I feel sorry for some of these people, coming across my blog in the middle of their search must be like stepping on a rake whilst looking for the lost ball in the garden.

«Element Not Good For Monks» – ok, so the search is a bit wacky, but I’m sure I’m not the blog they’re looking for. There’s a Kryptonite for monks?

«quilting pattern flower uk» – Search engines have obviously decided on the basis of this post about purple things, and this one about multiplication in rings that I have something to do with flower quilting patterns. Sorry, no.

«multiplication table» – this is a relatively popular search term, it crops up a few times a week. Sufficiently popular that I’m thinking of creating a blog post for it.

«c++ matrix multiplication code» – close, but no cigar. Anyway, using Google to do your homework assignments is cheating.

«how to find sex of foetus in ultrasound» – it’s clear what they’re looking for and my blog doesn’t help them at all. If I had to guess I’d say you look for the willy.

«emacs python color» – there are quite a few variations on this theme, obviously looking for emacs modes that do colour syntax highlighting for various languages (not just python, I see fortran, javascript, and so on). Sorry, no idea.

«metroid 2 map» – Well, I suppose I do have a Metroid II map, but really it’s a celebration of how not to do mapping. Sorry, not very useful. Anyway, regardless of what I think about maps in video games, using somebody else’s map is clearly cheating.

«where is the colon» – umm… somewhere behind your belly button?

«most fragile part of the brain» – I have no idea, and I’m not just about to experiment to find out.

9 Responses to “Lost Searchers”

  1. Thomas Guest Says:

    I know what you mean — I get hit by searches for “Ideal Working Environment”, “Fixed Wheels” and even “The Price of Coffee”. An elliptical title gives a false lead.

    What’s more alarming is when I get real hits for an article which may be out of date. Lots of people find my subversion tips, which come from the time I was a local SVN expert. That’s no longer the case. I’m reluctant to take the articles down but I don’t have the energy to update them.

  2. Nick Barnes Says:

    using Google to do your homework assignments is cheating

  3. drj11 Says:

    Because that’s not what the teacher expected when she set the homework?

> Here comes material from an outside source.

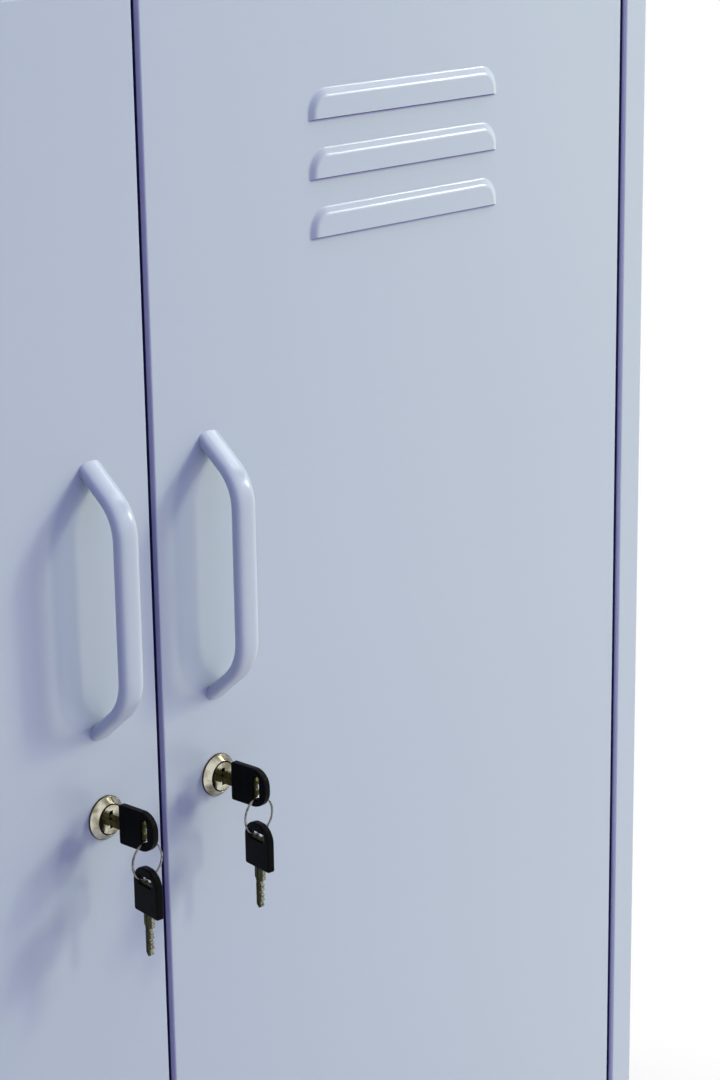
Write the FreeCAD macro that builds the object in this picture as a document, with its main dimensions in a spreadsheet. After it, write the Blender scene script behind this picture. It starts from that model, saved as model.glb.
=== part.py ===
import FreeCAD, Part
import math
import os
import Sketcher

# Low two-door steel locker cabinet on four legs.
#
# The carcass is folded from sheet steel: two side panels with front and rear posts, a top and a
# bottom tray, a back sheet and a centre partition whose front edge is the strike for both locks.
# Each door is a folded pan with three pressed louvres, a bent bar handle and a cam lock, and turns
# on two pivot pins. A key with a plastic head stands in each lock and carries a ring and a spare.
#
# Frame: X to the right, Y from front to back, Z up, millimetres. The origin is on the floor under
# the centre of the whole object. Carcass and door parts are drawn from the front face (Y = 0) and
# the carcass's underside (Z = 0), then placed by the cells front_y and leg_height.

doc = FreeCAD.newDocument("locker_cabinet")
dims = doc.addObject("Spreadsheet::Sheet", "dims")

SIZES = {
    # carcass
    "cabinet_width": 800,
    "carcass_height": 850,
    "carcass_depth": 398,
    "front_y": -180.25,
    "sheet_gauge": 1,
    "fold_radius": 2,
    "stile_width": 20,
    "front_post_depth": 36,
    "rear_post_depth": 20,
    "rail_height": 20,
    "stop_lip_y": 22.5,
    "stop_lip_drop": 12,
    "tray_return": 31,
    "back_inset": 1,
    # centre partition
    "strike_width": 40,
    "strike_y": 20,
    "strike_gauge": 2,
    "rear_flange_width": 20,
    "buffer_width": 8,
    "buffer_x": 9,
    "buffer_spread": 600,
    # doors
    "door_depth": 18,
    "door_return": 12,
    "hinge_gap": 5,
    "centre_gap": 4.5,
    "end_gap": 3,
    "louvre_x": 189.5,
    "louvre_width": 148,
    "louvre_height": 15.5,
    "louvre_reach": 2.2,
    "louvre_slope": 3.5,
    "louvre_corner": 12.5,
    "louvre_pitch": 30,
    "louvre_drop": 73,
    "stiffener_x": 80,
    "stiffener_width": 20,
    "stiffener_foot": 12,
    "stiffener_depth": 12,
    "stiffener_inset": 20,
    # pivot hinges
    "pivot_inset": 9,
    "pin_radius": 3,
    "pin_reach": 11,
    "bush_neck": 10,
    "bush_block": 14,
    "bush_length": 8,
    "running_clearance": 0.05,
    # handles
    "handle_x": 39.7,
    "handle_top_drop": 222.7,
    "handle_span": 132.6,
    "handle_reach": 23,
    "handle_rise": 19.5,
    "handle_width": 14.8,
    "handle_thickness": 6.8,
    "handle_bend": 26,
    "handle_screw": 3.8,
    "handle_screw_shift": 1.2,
    "handle_screw_grip": 3.4,
    # cam locks
    "lock_x": 39,
    "lock_drop": 400.5,
    "rosette_radius": 11.4,
    "rosette_height": 4,
    "rosette_slope": 3.1,
    "barrel_width": 17.6,
    "barrel_length": 24.7,
    "plug_radius": 7.7,
    "plug_proud": 0.2,
    "cam_seat": 6.4,
    "keyway_width": 2.3,
    "keyway_height": 9,
    "keyway_depth": 18,
    "cam_y": 25,
    "cam_gauge": 2,
    "cam_length": 34,
    "cam_width": 15,
    "cam_screw": 3.8,
    "cam_screw_grip": 9,
    "clip_plate_width": 26,
    "clip_plate_gauge": 2,
    # keys
    "key_head_start": 11.5,
    "key_head_length": 24.5,
    "key_head_width": 20.6,
    "key_head_gauge": 4,
    "key_head_corner": 9,
    "key_head_bridge": 4.8,
    "key_slot_width": 4.4,
    "key_slot_length": 13.2,
    "key_bow_length": 8,
    "key_shoulder_length": 6,
    "key_shoulder_width": 7,
    "key_blade_length": 16.3,
    "key_blade_width": 5,
    "key_blade_gauge": 1.9,
    "ring_radius": 9.6,
    "ring_wire": 0.6,
    "ring_slack": 1,
    "spare_twist": -10,
    # shelves
    "shelf_level": 450,
    "shelf_thickness": 22,
    "shelf_front": 30,
    "shelf_depth": 362,
    "shelf_side_gap": 1,
    "shelf_return": 10,
    "slot_width": 8.6,
    "slot_height": 4.6,
    "slot_first": 243,
    "slot_pitch": 100,
    "slot_front": 30,
    "slot_rear": 385,
    "slot_shift": 12,
    "clip_width": 8,
    "clip_ledge": 10,
    "clip_gauge": 1.5,
    # legs
    "leg_height": 160,
    "leg_tube": 30,
    "leg_wall": 1.5,
    "leg_plate": 70,
    "leg_plate_gauge": 3,
    "leg_inset": 45,
    "leg_hole_offset": 25,
    "leg_bolt": 6,
    "leg_bolt_head": 13,
    "leg_nut": 10,
    "glide_height": 5,
    "glide_spigot": 15,
    # back sheet fixings
    "back_screw": 3.6,
    "screw_head": 7,
    "screw_head_height": 2,
    "anchor_radius": 3.25,
    "anchor_spread": 600,
    "anchor_height": 810,
}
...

    Really I mean that using Google expecting to find ready-canned answers to your homework assignment is cheating. Yes, using Google is a useful skill, but there are other skills to learn too, and they’re not all masked by knowing how to use Google. I hope.

  4. Nick Barnes Says:

    Teachers need to wake up and smell the coffee. Mmmm coffffeeeeee

  5. LOL, Stepping on a rake.
    Your blogs isn’t that bad :)

  6. neilbowers Says:

    I’ve had the same experience with our blog for Felix (now taken private, alas). It was funny seeing some of the search terms that ended up on some of our pages. I tried the terms in various engines, and could never get to us.

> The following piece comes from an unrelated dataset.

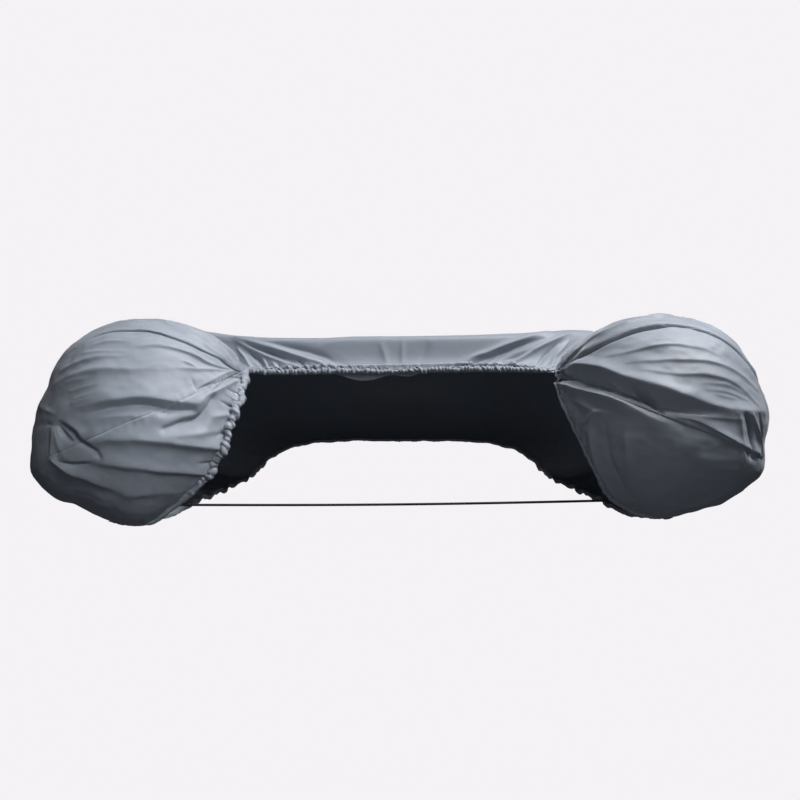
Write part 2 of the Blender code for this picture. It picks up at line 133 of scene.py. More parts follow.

    I did add a couple of new pages as the result of frequent search terms, and added some useful links to pages that regularly got hit. Most of these were related to medical, developmental or random parental worries.

    It also made me a little more careful about tags, as well.

    With a specific enough niche, eg Lua, you could use this to guide the generation of content. I’d like to think that companies offering online help, FAQs etc do this sort of analysis to see what information people are really after, but I’d be surprised if even 1% did.

  7. Gareth Rees Says:

    The answer to the Emacs question is “upgrade to version 22, it’s built in”.

  8. Francis Davey Says:

    I am in two minds about the use of google for homework. I do see your point – one learns very little by the downloading of a canned example (its stage I in Seymour Pappert’s hierarchy as I recall – something that very small children begin with).

    On the other hand, Nick has a point. If homework setting was vulnerable in that way, something is wrong with the context in which the homework is set.

    That context may of course include the recipient. If the purpose of the homework is for practice or points of discussion, one learns nothing by it without trying it for oneself. Sure, having tried for days and failed, seeing an example answer is probably useful since you will hopefully appreciate the problem. The kind of stupidity that thinks you can learn by copying other people’s work has its own reward.

    If the homework has any role in assessment, then its already broken.


  9. mjb67 Says:

    The «Element Not Good For Monks» person was probably thinking about creating a new Guild Wars character, and didn’t want to nerf it by choosing the wrong element, you see?